Comment avez-vous accompagné les enseignants ?

Puisque notre activité de curation n’était pas suffisante face aux enjeux rencontrés par les enseignants, nous avons rapidement basculé notre offre de formation présentielle en distanciel. Concrètement, nous avons organisé des webinaires d’1h30, qui ont été animés par des médiateurs, des experts, des chercheurs, des enseignants innovants… Nous avons volontairement restreint la jauge à 60 personnes afin que les participants puissent facilement échanger entre pairs. Ces formations portaient sur trois thématiques : la dimension humaine du métier d’enseignant (c’est-à-dire l’accompagnement des élèves, la bienveillance, la gestion du stress, l’écoute), la remédiation (en l’occurrence l’aide aux élèves en difficulté, par exemple en décrochage scolaire ou en situation de handicap), le numérique éducatif (c’est-à-dire la maîtrise des outils digitaux, l’hybridation des cours…)

 Quelles thématiques de formation les enseignants ont-ils plébiscité ?  
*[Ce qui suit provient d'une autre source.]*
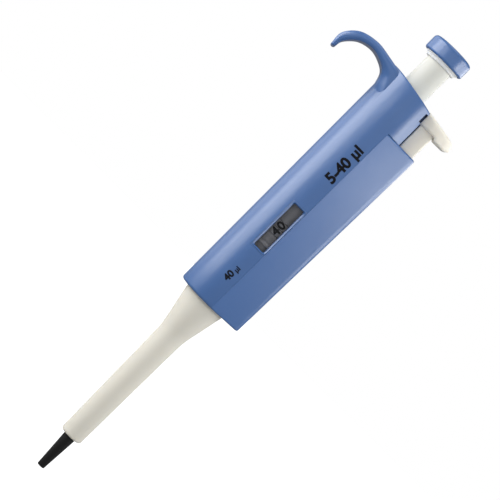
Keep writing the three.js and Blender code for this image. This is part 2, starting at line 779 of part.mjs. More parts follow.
// The thumb pad's side and plan, which cross to make it: flat on top, domed at its far end.
function thumbPad() {
  const { left, top, slope, bottom, tip, halfWidth } = PAD;
  const nose = 3;
  const at = (x) => top + slope * (x - left);
  const lip = tip - nose;
  const middle = (at(tip) + bottom - 1.3) / 2;
  const side = new THREE.Shape();
  side.moveTo(left, bottom);
  side.lineTo(BAR.right, bottom);
  side.lineTo(BAR.right + 1, bottom - 1.2);
  side.lineTo(lip, bottom - 1.3);
  side.quadraticCurveTo(tip, bottom - 1.2, tip, middle);
  side.quadraticCurveTo(tip, at(tip) + 0.2, lip, at(lip));
  side.lineTo(left, top);
  side.closePath();
  const shoulder = halfWidth - 1.4;
  const plan = new THREE.Shape();
  plan.moveTo(left, -shoulder);
  plan.lineTo(tip - 7, -halfWidth);
  plan.quadraticCurveTo(tip + 0.1, -halfWidth, tip + 0.1, 0);
  plan.quadraticCurveTo(tip + 0.1, halfWidth, tip - 7, halfWidth);
  plan.lineTo(left, shoulder);
  plan.closePath();
  return solid(profiled(side, halfWidth + 1, 6)).intersect(solid(raised(plan, bottom - 5, top + 5, 8)));
}

// The thumb pad and its bar, an upside-down L in one moulding with a groove for the handle's rail.
function ejectorButton() {
  const { left, right, halfWidth, bottom, full } = BAR;
  const bar = profiled(outline([
    [left + 0.8, bottom],
    [right - 1.4, bottom],
    [right, WING.top + 0.5],
    [right, PAD.bottom + 1],
    [left, PAD.bottom + 1],
    [left, full],
  ]), halfWidth);
  const grooveHalf = RAIL.halfWidth + RAIL.play;
  const groove = box(0, RAIL.right + RAIL.play, -grooveHalf, grooveHalf, bottom - 1, PAD.top + 1);
  const rodHole = pin(EJECT_ROD.x, 0, EJECT_ROD.r + PLAY, bottom - 1, EJECT_ROD.top + 0.3, 16);
  return cut(join(solid(bar), thumbPad()), groove, rodHole);
}

// ---------------------------------------------------------------- assembly

const pipette = new THREE.Group();
pipette.position.set(-HANG.x, 0, -HANG.z);

function place(name, shape, material) {
  const mesh = new THREE.Mesh(geometryOf(shape), material);
  mesh.name = name;
  pipette.add(mesh);
}

place("handle_shell", handleShell(), BLUE);
place("ejector_cover", ejectorCover(), BLUE);
place("window_frame", windowFrame(), BLUE);
place("window_pane", windowPane(), LENS);
place("guide_bush", guideBush(), CREAM);

place("counter_carrier", counterCarrier(), DRUM_METAL);
place("tens_drum", tensDrum(), DRUM_METAL);
place("units_drum", unitsDrum(), DRUM_METAL);
place("transfer_pinion", transferPinion(), WHITE);
place("pinion_shaft", pinionShaft(), STEEL);
place("rotor", rotor(), BRASS);
place("friction_ring", frictionRing(), RUBBER);
place("rotor_housing", rotorHousing(), DRUM_METAL);
place("thread_nut", threadNut(), BRASS);
place("stop_sleeve", stopSleeve(), WHITE);
place("blowout_spring", blowoutSpring(), STEEL);
place("top_plate", topPlate(), STEEL);
POST.angles.forEach((degrees, i) => place(`frame_post_${i + 1}`, framePost(degrees), STEEL));

place("push_button", pushButton(), BLUE);
place("button_ring", buttonRing(), WHITE);
place("plunger_sleeve", plungerSleeve(), CREAM);
place("plunger_rod", plungerRod(), STEEL);
place("rod_collar", rodCollar(), BRASS);
place("piston_head", pistonHead(), WHITE);
place("piston", piston(), STEEL);
place("primary_spring", primarySpring(), STEEL);

place("nozzle_shaft", nozzleShaft(), BLACK);
place("shaft_nut", shaftNut(), BLACK);
place("piston_seal", pistonSeal(), WHITE);
place("piston_o_ring", pistonORing(), RUBBER);
place("seal_retainer", sealRetainer(), WHITE);

place("ejector_sleeve", ejectorSleeve(), CREAM);
place("ejector_arm", ejectorArm(), STEEL);
place("ejector_rod", ejectorRod(), STEEL);
place("rod_clip", rodClip(), STEEL);
place("ejector_guide", ejectorGuide(), WHITE);
place("ejector_spring", ejectorSpring(), STEEL);
place("ejector_button", ejectorButton(), CREAM);

export default pipette;
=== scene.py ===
"""Looks of the adjustable micropipette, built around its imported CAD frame.

Shapes are drawn in millimetres from the centre of the nozzle's end, with Z up the piston axis,
+X towards the tip ejector and the volume window on the -Y side. place() moves them into the frame.
"""

import json
import math

import bmesh
import bpy
from mathutils import Matrix, Quaternion, Vector


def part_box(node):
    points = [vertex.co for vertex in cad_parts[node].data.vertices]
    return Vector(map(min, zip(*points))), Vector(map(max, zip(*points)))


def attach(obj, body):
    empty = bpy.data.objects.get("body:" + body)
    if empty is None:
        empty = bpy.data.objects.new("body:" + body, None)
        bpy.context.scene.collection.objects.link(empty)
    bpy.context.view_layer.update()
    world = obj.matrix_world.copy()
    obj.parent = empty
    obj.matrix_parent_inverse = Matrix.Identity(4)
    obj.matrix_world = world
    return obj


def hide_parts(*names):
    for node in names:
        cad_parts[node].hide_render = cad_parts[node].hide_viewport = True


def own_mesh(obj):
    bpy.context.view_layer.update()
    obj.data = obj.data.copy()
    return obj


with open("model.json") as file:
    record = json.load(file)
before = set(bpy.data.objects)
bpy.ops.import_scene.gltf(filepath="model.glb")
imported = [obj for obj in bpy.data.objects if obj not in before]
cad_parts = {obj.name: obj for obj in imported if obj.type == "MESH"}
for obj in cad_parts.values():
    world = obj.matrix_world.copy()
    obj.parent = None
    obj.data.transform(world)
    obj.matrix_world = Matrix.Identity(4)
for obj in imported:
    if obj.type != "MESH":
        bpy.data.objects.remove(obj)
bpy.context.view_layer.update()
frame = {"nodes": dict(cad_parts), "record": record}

MM = 0.001


# ---------------------------------------------------------------- places, from the frame

def corners(node):
    """A CAD node's lowest and highest corner in millimetres from the nozzle's end."""
    low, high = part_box(node)
    return (low - NOZZLE_END) / MM, (high - NOZZLE_END) / MM


def find_nozzle_end():
    low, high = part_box("nozzle_shaft")
    return Vector(((low.x + high.x) / 2, (low.y + high.y) / 2, low.z))


NOZZLE_END = find_nozzle_end()
SHELL_LOW, SHELL_HIGH = corners("handle_shell")
COVER_LOW, COVER_HIGH = corners("ejector_cover")
FRAME_LOW, FRAME_HIGH = corners("window_frame")
PANE_LOW, PANE_HIGH = corners("window_pane")
BUTTON_LOW, BUTTON_HIGH = corners("push_button")
RING_LOW, RING_HIGH = corners("button_ring")
SLEEVE_LOW, SLEEVE_HIGH = corners("plunger_sleeve")
TUBE_LOW, TUBE_HIGH = corners("ejector_sleeve")
SHAFT_LOW, SHAFT_HIGH = corners("nozzle_shaft")
PAD_LOW, PAD_HIGH = corners("ejector_button")
TENS_LOW, TENS_HIGH = corners("tens_drum")
UNITS_LOW, UNITS_HIGH = corners("units_drum")
CARRIER_LOW, CARRIER_HIGH = corners("counter_carrier")
HOUSING_LOW, HOUSING_HIGH = corners("rotor_housing")
BUSH_LOW, BUSH_HIGH = corners("guide_bush")

BODY_R = SHELL_HIGH.y
BODY_BOTTOM = SHELL_LOW.z
# The handle's slanted top face: its height on the axis and its rise along X.
TOP_AT_AXIS = 206.4
TOP_SLOPE = -0.18
# Heights clear of the handle, where the cuts through it start and end.
UNDER_BODY = BODY_BOTTOM - 1
OVER_BODY = 215

# The ejector cover at its lower end: where it meets the shell, the tilt of its flanks and its far side.
WING_SEAM = COVER_LOW.x
WING_TILT = math.radians(29)
WING_END = 17.2
# How far its far side and its seam have moved outwards at its top.
WING_FLARE = COVER_HIGH.x - WING_END
WING_LEAN = 1.05
WING_TOP = COVER_HIGH.z
# The radius of the shell's core, which the cover sits on.
WING_SEAT = 12.2
SEAT_LOW = 80
SEAT_HIGH = 190

# The height of the thumb pad's underside where it leaves the handle.
PAD_STEP = 199.2
DRUM_R = TENS_HIGH.x


# ---------------------------------------------------------------- mesh helpers

def collect(bm, name, smooth_angle=35):
    """A mesh object from a bmesh, shaded smooth except across sharp edges."""
    bmesh.ops.remove_doubles(bm, verts=bm.verts, dist=1e-4)
    bmesh.ops.recalc_face_normals(bm, faces=bm.faces)
    mesh = bpy.data.meshes.new(name)
    bm.to_mesh(mesh)
    bm.free()
    obj = bpy.data.objects.new(name, mesh)
    bpy.context.scene.collection.objects.link(obj)
    shade(obj, smooth_angle)
    return obj


def shade(obj, smooth_angle=35):
    mesh = obj.data
    mesh.shade_smooth()
    mesh.set_sharp_from_angle(angle=math.radians(smooth_angle))


def apply_modifiers(obj):
    """Bakes the object's modifiers into its mesh."""
    bpy.context.view_layer.update()
    evaluated = obj.evaluated_get(bpy.context.evaluated_depsgraph_get())
    mesh = bpy.data.meshes.new_from_object(evaluated)
    obj.modifiers.clear()
    obj.data = mesh


def combine(obj, other, operation):
    modifier = obj.modifiers.new("boolean", "BOOLEAN")
    modifier.object = other
    modifier.operation = operation
    modifier.solver = "EXACT"
    apply_modifiers(obj)
    bpy.data.objects.remove(other)
    return obj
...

Depuis le début de la crise, 130 000 enseignants ont été formés par le biais de notre réseau. Au fil des mois, nous avons observé un glissement dans leurs besoins en matière de formations. Au début de la crise, les webinaires les plus suivis portaient sur « les basiques » de l’enseignement, par exemple sur l’ENT. Puis, les attentes se sont plutôt portées vers les nouveaux usages et l’innovation pédagogique. L’une des formations les plus plébiscitées aujourd’hui porte sur la classe inversée. Ce qui est intéressant, c’est que l’irruption numérique – parfois soudaine – dans l’enseignement a encouragé l’émergence de pratiques plus innovantes comme celle de la classe inversée, qui peut être menée en présentiel comme à distance. Cette crise a re-questionné la pratique enseignante et l’a recentrée sur les dimensions humaines et pédagogiques.

En quoi cette crise constitue-t-elle une opportunité pour le secteur de l’éducation ?

La période qui suit la crise du Covid-19 n’est pas une parenthèse. Elle va continuer à faire émerger les pratiques les plus innovantes. L’hybridation des cours, qui était encore mal comprise il y a quelques mois, va s’inscrire dans la durée, les enseignants ayant compris la richesse qu’ils vont pouvoir en tirer. D’après une étude que nous avons menée dans l’académie de Poitiers sur 2000 enseignants, 40 % citent l’autonomie de leurs élèves comme priorité et 31 % la différenciation pédagogique. Sur ces deux sujets, le numérique constitue un levier d’amélioration du système éducatif français. La crise du Covid-19 débouche donc sur quelque chose de vertueux : une prise de conscience réelle et à tous les étages d’insuffler de l’innovation dans l’enseignement. Mais il n’y aura pas de nouveaux usages sans un effort de formations.

Travaillez-vous en collaboration avec les sociétés de l’EdTech ?

Oui, notre rôle est également de pousser des outils de l’EdTech à notre communauté d’enseignants. Nous leur proposons par exemple de se former à la solution Lalilo, qui favorise l’apprentissage à distance de la lecture. En mai 2020, nous avons également tissé un partenariat avec la start-up Glose, qui convertit les livres présents dans les Centres de documentation et d’information (CDI) des écoles en contenus numériques, accessibles sur tous les écrans. L’un des projets que je voudrais mener à Poitiers est de créer un espace au sein duquel les enseignants pourraient justement tester les solutions du marché. Je m’intéresse notamment aux solutions numériques qui reconstituent une classe à distance, qui permettent aux enseignants de capter l’attention de leurs élèves, qui développent le dialogue entre les élèves et les enseignants pendant les cours, par exemple grâce à l’intelligence artificielle, qui creusent le sujet de la pédagogie différenciée.